● **Stated exercise**
Copy exactly, please, the lines of the data from its start through the line containing "return paths[0]".

========================

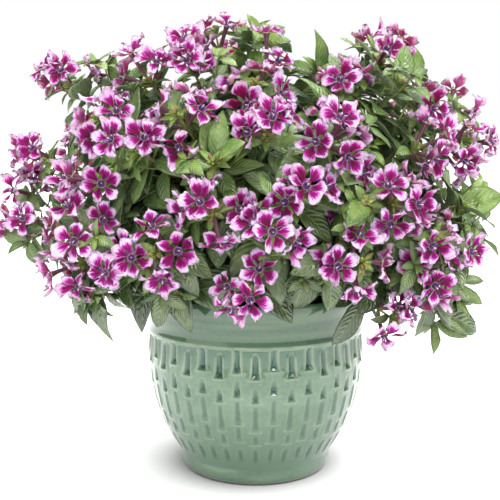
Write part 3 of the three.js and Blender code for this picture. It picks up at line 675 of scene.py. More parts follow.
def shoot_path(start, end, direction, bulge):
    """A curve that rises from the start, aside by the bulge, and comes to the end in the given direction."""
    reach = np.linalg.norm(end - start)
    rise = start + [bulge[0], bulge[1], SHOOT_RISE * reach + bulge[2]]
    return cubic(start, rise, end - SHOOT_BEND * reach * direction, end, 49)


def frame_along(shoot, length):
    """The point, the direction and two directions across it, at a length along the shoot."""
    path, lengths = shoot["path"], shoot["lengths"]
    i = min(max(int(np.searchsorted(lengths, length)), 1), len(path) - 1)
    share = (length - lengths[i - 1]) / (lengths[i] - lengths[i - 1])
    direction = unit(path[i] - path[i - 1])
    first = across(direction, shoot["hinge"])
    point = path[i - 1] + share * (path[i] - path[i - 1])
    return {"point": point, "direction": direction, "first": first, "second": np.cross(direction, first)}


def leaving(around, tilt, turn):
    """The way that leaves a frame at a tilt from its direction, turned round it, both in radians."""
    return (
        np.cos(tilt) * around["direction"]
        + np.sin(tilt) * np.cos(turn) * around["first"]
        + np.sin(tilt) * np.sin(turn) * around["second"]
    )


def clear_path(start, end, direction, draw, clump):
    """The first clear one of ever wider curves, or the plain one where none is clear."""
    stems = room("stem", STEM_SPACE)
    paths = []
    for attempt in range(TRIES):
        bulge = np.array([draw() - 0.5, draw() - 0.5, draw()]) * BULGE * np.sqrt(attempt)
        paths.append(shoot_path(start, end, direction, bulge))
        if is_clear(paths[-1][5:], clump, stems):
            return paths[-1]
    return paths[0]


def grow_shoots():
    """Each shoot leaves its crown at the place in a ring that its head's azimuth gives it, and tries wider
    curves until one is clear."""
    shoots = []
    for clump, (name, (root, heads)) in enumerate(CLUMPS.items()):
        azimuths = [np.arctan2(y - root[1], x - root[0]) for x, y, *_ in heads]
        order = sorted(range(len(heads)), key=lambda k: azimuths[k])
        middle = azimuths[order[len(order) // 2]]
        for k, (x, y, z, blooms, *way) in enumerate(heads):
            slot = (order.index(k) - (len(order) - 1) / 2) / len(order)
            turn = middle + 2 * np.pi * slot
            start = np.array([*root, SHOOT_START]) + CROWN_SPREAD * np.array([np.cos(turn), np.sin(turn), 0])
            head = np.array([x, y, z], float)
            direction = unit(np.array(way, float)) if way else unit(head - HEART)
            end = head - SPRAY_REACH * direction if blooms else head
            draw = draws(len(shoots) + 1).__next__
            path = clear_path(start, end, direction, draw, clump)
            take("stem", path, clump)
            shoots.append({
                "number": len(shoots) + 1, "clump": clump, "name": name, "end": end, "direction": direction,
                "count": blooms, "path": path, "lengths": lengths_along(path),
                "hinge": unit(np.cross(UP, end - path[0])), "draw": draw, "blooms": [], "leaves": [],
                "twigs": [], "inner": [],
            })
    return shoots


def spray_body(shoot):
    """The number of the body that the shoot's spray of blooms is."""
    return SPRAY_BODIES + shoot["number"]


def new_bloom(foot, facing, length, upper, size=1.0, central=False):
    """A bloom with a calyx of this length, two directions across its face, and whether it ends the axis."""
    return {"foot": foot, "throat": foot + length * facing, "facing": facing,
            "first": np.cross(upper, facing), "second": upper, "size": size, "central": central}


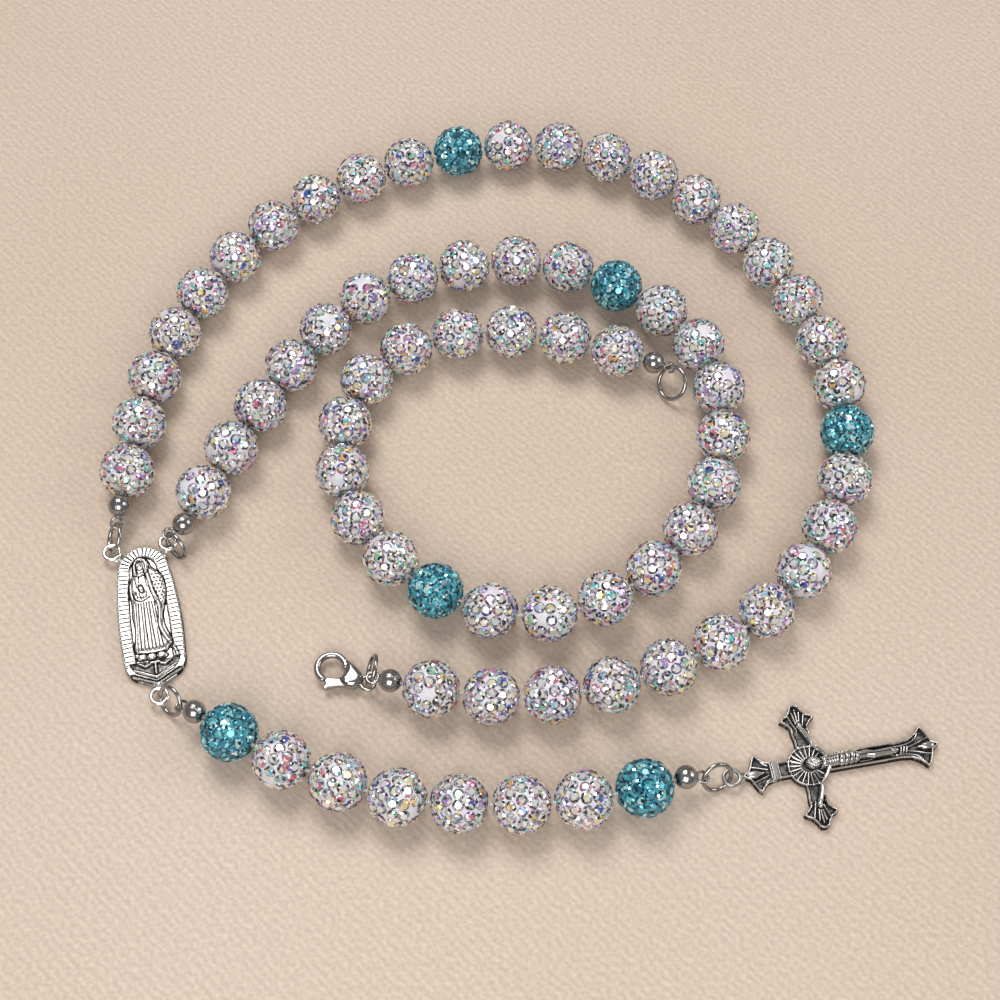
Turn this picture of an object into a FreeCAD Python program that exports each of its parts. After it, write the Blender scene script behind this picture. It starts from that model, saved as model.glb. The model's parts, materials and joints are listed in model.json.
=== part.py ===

========================

● **Task result**
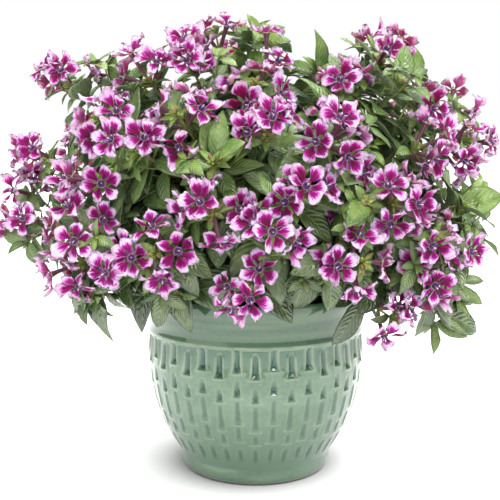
Write part 3 of the three.js and Blender code for this picture. It picks up at line 675 of scene.py. More parts follow.
def shoot_path(start, end, direction, bulge):
    """A curve that rises from the start, aside by the bulge, and comes to the end in the given direction."""
    reach = np.linalg.norm(end - start)
    rise = start + [bulge[0], bulge[1], SHOOT_RISE * reach + bulge[2]]
    return cubic(start, rise, end - SHOOT_BEND * reach * direction, end, 49)


def frame_along(shoot, length):
    """The point, the direction and two directions across it, at a length along the shoot."""
    path, lengths = shoot["path"], shoot["lengths"]
    i = min(max(int(np.searchsorted(lengths, length)), 1), len(path) - 1)
    share = (length - lengths[i - 1]) / (lengths[i] - lengths[i - 1])
    direction = unit(path[i] - path[i - 1])
    first = across(direction, shoot["hinge"])
    point = path[i - 1] + share * (path[i] - path[i - 1])
    return {"point": point, "direction": direction, "first": first, "second": np.cross(direction, first)}


def leaving(around, tilt, turn):
    """The way that leaves a frame at a tilt from its direction, turned round it, both in radians."""
    return (
        np.cos(tilt) * around["direction"]
        + np.sin(tilt) * np.cos(turn) * around["first"]
        + np.sin(tilt) * np.sin(turn) * around["second"]
    )


def clear_path(start, end, direction, draw, clump):
    """The first clear one of ever wider curves, or the plain one where none is clear."""
    stems = room("stem", STEM_SPACE)
    paths = []
    for attempt in range(TRIES):
        bulge = np.array([draw() - 0.5, draw() - 0.5, draw()]) * BULGE * np.sqrt(attempt)
        paths.append(shoot_path(start, end, direction, bulge))
        if is_clear(paths[-1][5:], clump, stems):
            return paths[-1]
    return paths[0]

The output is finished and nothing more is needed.